§ **Your goal**
Reproduce the lines from the one bearing "bpy.data.objects.remove(obj)" through the one bearing "precision=4, min=0.0)", inclusive. Copy them exactly; include no other line.

§ **Data provided**
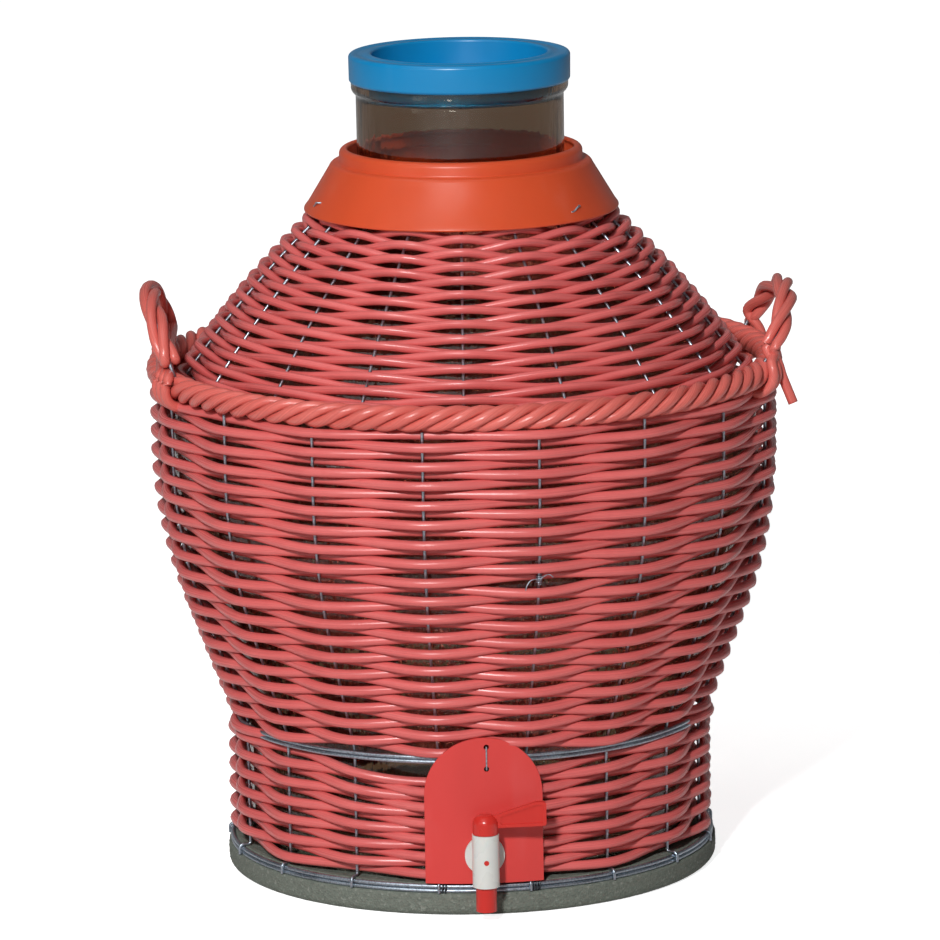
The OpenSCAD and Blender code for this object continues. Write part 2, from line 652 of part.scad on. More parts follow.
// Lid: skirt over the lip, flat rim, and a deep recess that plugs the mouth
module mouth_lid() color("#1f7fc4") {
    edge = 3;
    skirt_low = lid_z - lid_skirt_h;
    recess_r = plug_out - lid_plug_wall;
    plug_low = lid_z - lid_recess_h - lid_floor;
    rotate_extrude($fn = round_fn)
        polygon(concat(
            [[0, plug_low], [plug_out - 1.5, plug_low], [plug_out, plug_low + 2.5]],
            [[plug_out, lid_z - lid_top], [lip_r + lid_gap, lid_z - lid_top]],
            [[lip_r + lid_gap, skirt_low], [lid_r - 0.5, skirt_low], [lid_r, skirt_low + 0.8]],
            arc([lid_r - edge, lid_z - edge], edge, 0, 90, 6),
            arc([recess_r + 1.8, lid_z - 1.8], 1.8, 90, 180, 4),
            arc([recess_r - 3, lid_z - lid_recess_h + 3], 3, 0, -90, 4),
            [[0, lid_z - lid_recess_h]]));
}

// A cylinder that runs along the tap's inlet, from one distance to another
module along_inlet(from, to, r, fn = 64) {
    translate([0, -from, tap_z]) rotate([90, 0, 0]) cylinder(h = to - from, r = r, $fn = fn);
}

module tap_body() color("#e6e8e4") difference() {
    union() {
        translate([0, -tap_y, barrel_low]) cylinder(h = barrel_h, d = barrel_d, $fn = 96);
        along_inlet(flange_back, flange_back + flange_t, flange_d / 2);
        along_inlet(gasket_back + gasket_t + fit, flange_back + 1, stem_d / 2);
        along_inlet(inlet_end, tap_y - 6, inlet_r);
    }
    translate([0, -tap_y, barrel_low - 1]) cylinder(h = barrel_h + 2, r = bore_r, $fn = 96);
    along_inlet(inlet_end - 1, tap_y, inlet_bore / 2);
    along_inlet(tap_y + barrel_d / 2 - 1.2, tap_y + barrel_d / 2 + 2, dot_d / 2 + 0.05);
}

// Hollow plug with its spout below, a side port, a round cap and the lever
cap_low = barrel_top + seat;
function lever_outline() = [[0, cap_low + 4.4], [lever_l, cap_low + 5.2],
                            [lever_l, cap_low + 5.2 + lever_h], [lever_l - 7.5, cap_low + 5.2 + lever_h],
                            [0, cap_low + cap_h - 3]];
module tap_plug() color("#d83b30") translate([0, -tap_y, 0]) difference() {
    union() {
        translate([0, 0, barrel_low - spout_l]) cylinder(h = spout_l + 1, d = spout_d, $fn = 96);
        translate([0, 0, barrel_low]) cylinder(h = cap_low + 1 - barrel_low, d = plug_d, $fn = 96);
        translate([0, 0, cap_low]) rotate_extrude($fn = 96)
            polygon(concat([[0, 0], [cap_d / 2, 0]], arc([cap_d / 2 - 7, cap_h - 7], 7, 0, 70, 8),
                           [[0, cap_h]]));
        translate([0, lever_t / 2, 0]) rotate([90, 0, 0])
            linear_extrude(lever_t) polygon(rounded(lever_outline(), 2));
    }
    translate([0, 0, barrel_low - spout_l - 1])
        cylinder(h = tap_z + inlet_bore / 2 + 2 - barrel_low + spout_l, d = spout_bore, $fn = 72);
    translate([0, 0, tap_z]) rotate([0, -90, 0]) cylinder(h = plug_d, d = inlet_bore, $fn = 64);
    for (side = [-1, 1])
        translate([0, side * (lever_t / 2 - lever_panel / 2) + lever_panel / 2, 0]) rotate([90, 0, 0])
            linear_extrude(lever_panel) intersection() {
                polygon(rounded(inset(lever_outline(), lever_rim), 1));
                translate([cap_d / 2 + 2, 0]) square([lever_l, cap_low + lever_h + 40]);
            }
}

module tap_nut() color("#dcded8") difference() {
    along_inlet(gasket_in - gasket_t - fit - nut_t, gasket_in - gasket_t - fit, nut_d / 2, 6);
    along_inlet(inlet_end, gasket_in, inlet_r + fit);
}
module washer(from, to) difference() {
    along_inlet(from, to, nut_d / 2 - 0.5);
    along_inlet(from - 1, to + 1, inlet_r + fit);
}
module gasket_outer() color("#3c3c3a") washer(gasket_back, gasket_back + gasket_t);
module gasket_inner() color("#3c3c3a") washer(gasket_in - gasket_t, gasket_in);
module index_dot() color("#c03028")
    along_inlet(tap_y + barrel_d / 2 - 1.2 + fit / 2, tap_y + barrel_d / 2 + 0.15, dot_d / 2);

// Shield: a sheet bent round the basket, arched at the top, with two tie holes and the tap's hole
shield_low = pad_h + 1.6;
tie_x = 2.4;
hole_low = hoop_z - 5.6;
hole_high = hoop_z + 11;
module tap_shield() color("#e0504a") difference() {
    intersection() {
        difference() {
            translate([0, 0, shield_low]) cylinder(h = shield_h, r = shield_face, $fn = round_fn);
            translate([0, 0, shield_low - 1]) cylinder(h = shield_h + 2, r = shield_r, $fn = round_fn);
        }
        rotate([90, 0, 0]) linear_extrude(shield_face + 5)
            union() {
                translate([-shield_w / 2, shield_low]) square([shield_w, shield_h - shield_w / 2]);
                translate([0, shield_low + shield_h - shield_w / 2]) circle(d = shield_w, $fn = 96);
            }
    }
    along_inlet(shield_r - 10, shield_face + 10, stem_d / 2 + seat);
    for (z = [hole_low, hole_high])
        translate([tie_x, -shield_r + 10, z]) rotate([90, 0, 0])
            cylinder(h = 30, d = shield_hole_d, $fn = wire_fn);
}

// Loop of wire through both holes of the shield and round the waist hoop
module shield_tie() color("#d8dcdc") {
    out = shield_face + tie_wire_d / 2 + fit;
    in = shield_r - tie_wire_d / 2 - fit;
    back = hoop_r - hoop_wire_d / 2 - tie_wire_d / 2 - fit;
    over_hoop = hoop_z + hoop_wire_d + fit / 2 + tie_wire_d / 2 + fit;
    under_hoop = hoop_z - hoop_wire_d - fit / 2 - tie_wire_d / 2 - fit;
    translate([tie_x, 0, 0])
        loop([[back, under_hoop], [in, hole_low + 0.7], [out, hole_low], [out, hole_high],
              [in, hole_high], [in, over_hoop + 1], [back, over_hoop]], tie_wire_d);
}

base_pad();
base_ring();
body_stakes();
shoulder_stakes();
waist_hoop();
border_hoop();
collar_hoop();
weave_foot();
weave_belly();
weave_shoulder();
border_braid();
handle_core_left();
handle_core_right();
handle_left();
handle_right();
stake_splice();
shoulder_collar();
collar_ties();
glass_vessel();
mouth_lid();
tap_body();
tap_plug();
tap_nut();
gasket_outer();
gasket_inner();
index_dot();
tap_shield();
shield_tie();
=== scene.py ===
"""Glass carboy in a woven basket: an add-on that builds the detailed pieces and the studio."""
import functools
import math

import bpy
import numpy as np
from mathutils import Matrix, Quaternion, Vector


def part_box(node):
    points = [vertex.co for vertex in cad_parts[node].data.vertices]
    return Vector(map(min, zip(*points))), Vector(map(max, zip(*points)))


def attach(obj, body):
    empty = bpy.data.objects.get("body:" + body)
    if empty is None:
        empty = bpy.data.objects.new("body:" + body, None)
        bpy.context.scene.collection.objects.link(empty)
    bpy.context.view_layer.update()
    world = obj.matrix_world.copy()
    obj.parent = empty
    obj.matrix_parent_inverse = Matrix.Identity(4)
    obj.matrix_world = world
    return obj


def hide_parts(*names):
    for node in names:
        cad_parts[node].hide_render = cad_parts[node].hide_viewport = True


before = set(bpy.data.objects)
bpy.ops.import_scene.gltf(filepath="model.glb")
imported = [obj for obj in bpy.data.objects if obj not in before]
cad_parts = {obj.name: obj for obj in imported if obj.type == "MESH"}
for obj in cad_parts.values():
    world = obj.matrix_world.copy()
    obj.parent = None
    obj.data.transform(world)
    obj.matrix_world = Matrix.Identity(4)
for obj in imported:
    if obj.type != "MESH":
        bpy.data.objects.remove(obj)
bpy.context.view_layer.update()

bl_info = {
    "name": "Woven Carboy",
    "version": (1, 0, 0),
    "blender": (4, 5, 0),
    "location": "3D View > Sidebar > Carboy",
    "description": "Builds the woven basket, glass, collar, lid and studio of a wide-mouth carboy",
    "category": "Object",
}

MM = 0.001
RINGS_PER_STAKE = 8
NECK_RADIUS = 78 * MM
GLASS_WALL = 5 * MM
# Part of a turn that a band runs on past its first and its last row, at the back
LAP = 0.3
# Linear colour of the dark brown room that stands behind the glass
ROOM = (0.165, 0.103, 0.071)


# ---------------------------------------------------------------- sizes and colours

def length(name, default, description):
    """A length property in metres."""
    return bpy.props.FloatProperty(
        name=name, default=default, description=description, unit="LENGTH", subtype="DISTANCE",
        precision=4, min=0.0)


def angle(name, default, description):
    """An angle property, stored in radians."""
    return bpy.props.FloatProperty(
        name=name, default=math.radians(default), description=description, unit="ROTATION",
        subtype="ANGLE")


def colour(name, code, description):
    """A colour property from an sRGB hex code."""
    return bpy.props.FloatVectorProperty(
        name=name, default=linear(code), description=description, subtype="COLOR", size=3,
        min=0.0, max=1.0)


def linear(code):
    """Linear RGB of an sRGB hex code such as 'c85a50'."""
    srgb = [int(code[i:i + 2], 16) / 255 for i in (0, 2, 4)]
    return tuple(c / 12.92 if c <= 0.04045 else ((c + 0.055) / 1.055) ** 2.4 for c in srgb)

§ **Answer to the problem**
        bpy.data.objects.remove(obj)
bpy.context.view_layer.update()

bl_info = {
    "name": "Woven Carboy",
    "version": (1, 0, 0),
    "blender": (4, 5, 0),
    "location": "3D View > Sidebar > Carboy",
    "description": "Builds the woven basket, glass, collar, lid and studio of a wide-mouth carboy",
    "category": "Object",
}

MM = 0.001
RINGS_PER_STAKE = 8
NECK_RADIUS = 78 * MM
GLASS_WALL = 5 * MM
# Part of a turn that a band runs on past its first and its last row, at the back
LAP = 0.3
# Linear colour of the dark brown room that stands behind the glass
ROOM = (0.165, 0.103, 0.071)


# ---------------------------------------------------------------- sizes and colours

def length(name, default, description):
    """A length property in metres."""
    return bpy.props.FloatProperty(
        name=name, default=default, description=description, unit="LENGTH", subtype="DISTANCE",
        precision=4, min=0.0)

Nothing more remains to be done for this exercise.